Should WVOE disappear, a void would certainly emerge. But, a direct competitor would become the survivor. While just 15 local broadcast signals serve Chadbourn, Whiteville-based WENC-AM “Power 1220” — in business since 1974 — offers similar programming. Tune to the FM band, and locals can enjoy “Beach, Boogie & Shag” music from WVCO-FM 94.9 “The Surf,” although this station focuses on Myrtle Beach, S.C., to the southeast of Chadbourn.

Still, one can’t dispute that WVOE played a hand in bringing Carolina Beach music to wider audiences, spreading Soul music across the U.S. across the next 15 years.

Younger audiences have likely found Beasley’s WZFX-FM “Foxy 99” — a hip-hop leader targeting Fayetteville, to the north.

Still, some community members — particularly older African Americans — don’t want WVOE to sign off the air. They’ve helped financially, with local churches recruited to even bring new releases in the Gospel genre to the station, but that’s not enough. The studio control board is similar to one seen in the late 1980s at big-market radio stations.

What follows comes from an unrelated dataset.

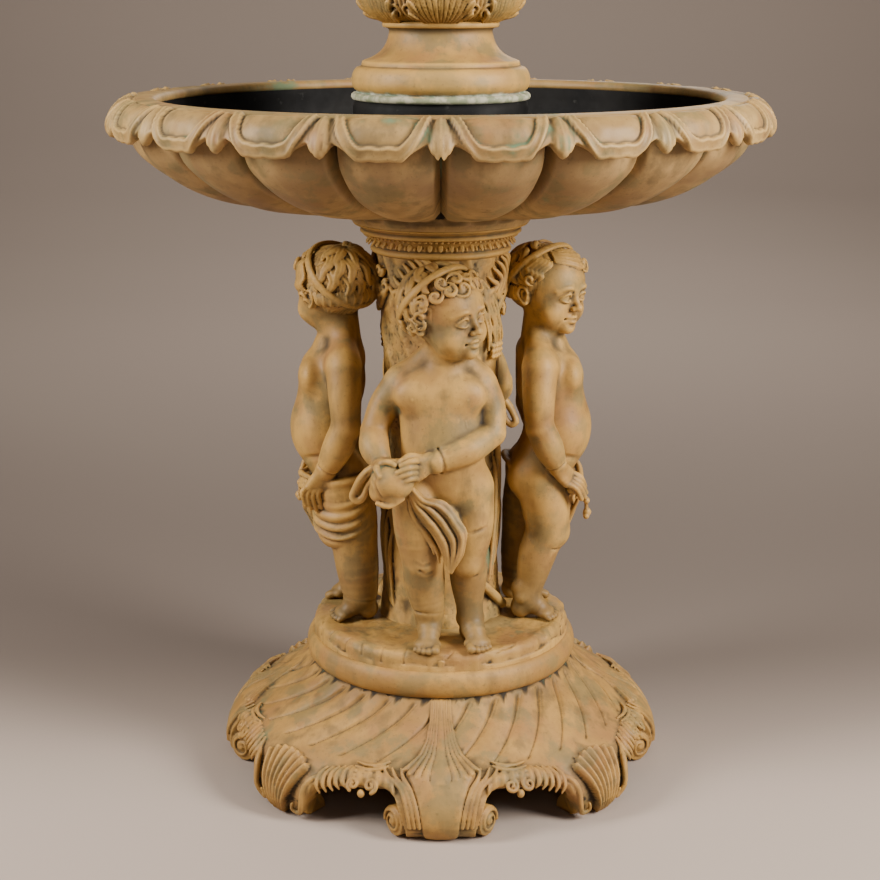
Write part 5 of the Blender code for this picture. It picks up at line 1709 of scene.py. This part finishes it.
def buildStage():
    look = stageLook
    backdrop("floor", look["sweep"], look)
    world = bpy.data.worlds.new("soft room")
    world.use_nodes = True
    back = world.node_tree.nodes["Background"]
    back.inputs["Color"].default_value = (*look["air"], 1.0)
    back.inputs["Strength"].default_value = look["airStrength"]
    bpy.context.scene.world = world
    softLight("left window", (-2.8, -1.1, 2.3), (0, 0, 0.6), (0.9, 1.8), look["leftPower"])
    softLight("right window", (2.6, -1.6, 2.2), (0, 0, 0.6), (0.9, 1.8), look["rightPower"])
    softLight("front fill", (0.2, -4.4, 2.4), (0, 0, 0.4), (2.2, 1.2), look["frontPower"])
    softLight("overhead", (0.0, -1.6, 3.3), (0, -1.0, 0.0), (2.4, 1.2), look["topPower"])
    softLight("back fill", (0.8, 4.2, 2.7), (0, 0, 0.6), (2.2, 1.2), look["backPower"])
    softLight("wall wash", (0.0, 3.4, 2.7), (0, 5.2, 0.5), (6.0, 0.5), look["wallPower"])
    camera = bpy.data.objects.new("camera", bpy.data.cameras.new("camera"))
    bpy.context.scene.collection.objects.link(camera)
    camera.location = look["camera"]
    camera.rotation_euler = (math.radians(90.0 - look["tilt"]), 0.0, 0.0)
    camera.data.lens = look["lens"]
    camera.data.sensor_width = 36.0
    bpy.context.scene.camera = camera


def piece(name, mesh, material, nodes):
    # a finished piece of the fountain, standing for CAD nodes
    if material:
        mesh.materials.clear()
        mesh.materials.append(material)
    for polygon in mesh.polygons:
        polygon.use_smooth = True
    made = bpy.data.objects.new(name, mesh)
    bpy.context.scene.collection.objects.link(made)
    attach(made, "root")
    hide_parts(*nodes)
    print("made", name, len(mesh.loops) - 2 * len(mesh.polygons), "triangles")
    return made


def sculpted(name, clay, triangles, fine=2, broad=24):
    # the clay as a mesh in metres, thinned, with its hollows noted
    points, faces = clay.net()
    mesh = thin(meshFrom(name, points * millimetre, faces), triangles)
    noteCavities(mesh, fine, broad)
    return mesh


def lathed(name, look, key, columns, rows, material):
    growth = Growth(name, {"Columns": columns + 1, "Rows": rows})
    flat, around, along = growth.grid(growth.given["Columns"], growth.given["Rows"])
    radii, heights = byArc(look[key])
    turn = around * math.tau
    radius = growth.profile(along, radii, 600.0)
    height = growth.profile(along, heights, 2000.0)
    return growth.mesh(growth.turned(flat, turn, radius, height), material)


def joined(name, meshes):
    # several meshes as one
    parts = []
    for mesh in meshes:
        part = bpy.data.objects.new(name, mesh)
        bpy.context.scene.collection.objects.link(part)
        parts.append(part)
    with bpy.context.temp_override(active_object=parts[0], selected_editable_objects=parts):
        bpy.ops.object.join()
    whole = parts[0].data
    bpy.data.objects.remove(parts[0])
    return whole


def buildPutti(step, triangles):
    skin = patina("bronze of the putti", puttoLook)
    for build, pair in ((frontPutto, (("putto_front", 0), ("putto_back", 180))),
                        (sidePutto, (("putto_right", 90), ("putto_left", -90)))):
        mesh = sculpted(pair[0][0], build(step), triangles)
        mesh.transform(Matrix.Translation((0.0, -0.1896, 0.292)))
        for nodeName, turn in pair:
            copy = mesh.copy()
            copy.transform(Matrix.Rotation(math.radians(turn), 4, "Z"))
            piece(nodeName + "_carving", copy, skin, [nodeName])


def buildBasin():
    bronze = patina("bronze of the bowl", bowlLook, 2.0)
    growth, shape = fluted(basinLook)
    mesh = growth.mesh(shape, bronze)
    noteCavities(mesh, 3, 20)
    piece("fluted_bowl", mesh, None, ["basin"])
    growth, shape = panelledRim(basinLook)
    bronze = patina("bronze of the rim", rimLook, 5.0)
    mesh = growth.mesh(shape, bronze)
    lip = lathed("lip", basinLook, "lip", 160, 14, bronze)
    for part in (mesh, lip):
        noteCavities(part, 3, 16)
    piece("panelled_rim", joined("rim", [mesh, lip]), None, ["basin"])
    growth, shape = plainInside(basinLook)
    mesh = growth.mesh(shape, charcoal("black inside"))
    noteCavities(mesh)
    piece("basin_inside", mesh, None, ["basin"])


def caulked(tree, place, colour, rough):
    # whitish green caulk where the stem stands in the basin
    height = node(tree, "ShaderNodeSeparateXYZ", None, {"Vector": place})["Z"]
    amount = (height + noise(tree, place, 34.0, 4.0, 41.0) * 0.016).ramp(1.3045, 1.2975)
    patch = noise(tree, place, 60.0, 4.0, 43.0).ramp(0.40, 0.60)
    tint = mixColour(tree, patch, (0.150, 0.200, 0.130), (0.400, 0.400, 0.300))
    return mixColour(tree, amount * 0.85, colour, tint), rough + amount * 0.2


def buildStem():
    bronze = patina("bronze of the stem", stemColours, 8.0, caulked)
    rounds = (("foot", 60), ("neck", 24), ("bud", 34))
    meshes = [lathed("stem " + key, stemLook, key, 96, rows, bronze) for key, rows in rounds]
    for mesh in meshes:
        noteCavities(mesh)
    bulb = sculpted("bulb", tiled(bulbClay(1.6), 6), 46000)
    bulb.materials.append(bronze)
    piece("stem_carving", joined("stem", [bulb, *meshes]), None, ["stem"])


def buildFoot():
    bronze = patina("bronze of the base", baseLookColours, 11.0)
    piece("ornate_base", sculpted("base", tiled(baseClay(2.1), 4), 180000), bronze, ["footed_base"])


def buildColumn():
    bronze = patina("bronze of the trunk", columnLook, 14.0)
    rock = sculpted("rock", rockClay(2.2), 34000)
    trunk = sculpted("trunk", trunkClay(2.0), 96000)
    collar = lathed("collar", collarLook, "profile", 120, 46, bronze)
    ornament = collarOrnament(collarLook, bronze)
    for mesh in (collar, ornament):
        noteCavities(mesh)
    piece("tree_trunk", trunk, bronze, ["rock_and_trunk"])
    piece("rocky_ground", rock, bronze, ["rock_and_trunk"])
    piece("band_under_basin", joined("collar", [collar, ornament]), None, ["rock_and_trunk"])


collarLook = {
    "profile": [(118, 997), (126, 1000), (131, 1004), (131.5, 1008), (129, 1011), (127, 1013), (128.5, 1018),
                (133.5, 1027), (140.5, 1034), (145, 1036), (149.5, 1037.5), (150.5, 1040), (149.5, 1042.5),
                (147.5, 1044), (150, 1047), (156, 1050.5), (162, 1053), (163.5, 1055), (160, 1056.2),
                (120, 1056.5)],
    "leaves": 44,
}


def collarOrnament(look, material):
    # a ring of upright leaves with a bud between each two and a row of beads over them
    growth = Growth("ornament of the band", {"Leaves": look["leaves"]})
    parts = []
    for radius, height, size, tilt, turned, times in ((134.6, 1023.5, (4.4, 2.4, 9.0), -0.62, 0.0, 1),
                                                      (133.0, 1020.5, (3.0, 2.2, 4.6), -0.62, 0.5, 1),
                                                      (142.6, 1033.4, (2.8, 2.2, 2.2), 0.0, 0.25, 2)):
        count = growth.given["Leaves"] * times
        line = growth.node("GeometryNodeMeshLine", None, {"Count": count})["Mesh"]
        index = growth.node("GeometryNodeInputIndex")["Index"]
        turn = (index + turned) * (math.tau / (look["leaves"] * times))
        ring = growth.turned(line, turn, radius, height)
        bead = growth.node("GeometryNodeMeshIcoSphere", None,
                           {"Radius": millimetre, "Subdivisions": 2})["Mesh"]
        way = growth.node("ShaderNodeCombineXYZ", None, {"X": tilt, "Y": 0.0, "Z": turn})["Vector"]
        values = {"Points": ring, "Instance": bead, "Rotation": way, "Scale": size}
        parts.append(growth.node("GeometryNodeInstanceOnPoints", None, values)["Instances"])
    both = growth.tree.nodes.new("GeometryNodeJoinGeometry")
    for part in parts:
        growth.tree.links.new(part.socket, both.inputs[0])
    return growth.mesh(Flow(growth.tree, both.outputs[0]), material, 0.00001)


buildStage()
buildPutti(1.8, 98000)
buildBasin()
buildStem()
buildFoot()
buildColumn()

To help WVOE avoid death, it has set up a GoFundMe page to deal with upkeep and repairs of the station. As of Noon on August 19, $100 had been raised, with a goal of $25,000.

Email inquiries and calls to the National Association of Black-Owned Broadcasters (NABOB) and to WVOE’s manager and station owner were not returned by RBR+TVBR‘s deadline.

“AMs were the heritage technology that broadcasters of color got into media with,” Multicultural Media, Telecom & Internet Council (MMTC) President Emeritus David Honig told RBR+TVBR. “To this day, they disproportionately own AM signals and typically smaller ones not licensed to big cities and are most at risk for losing out in the new age. This is yet another example of this sad story.”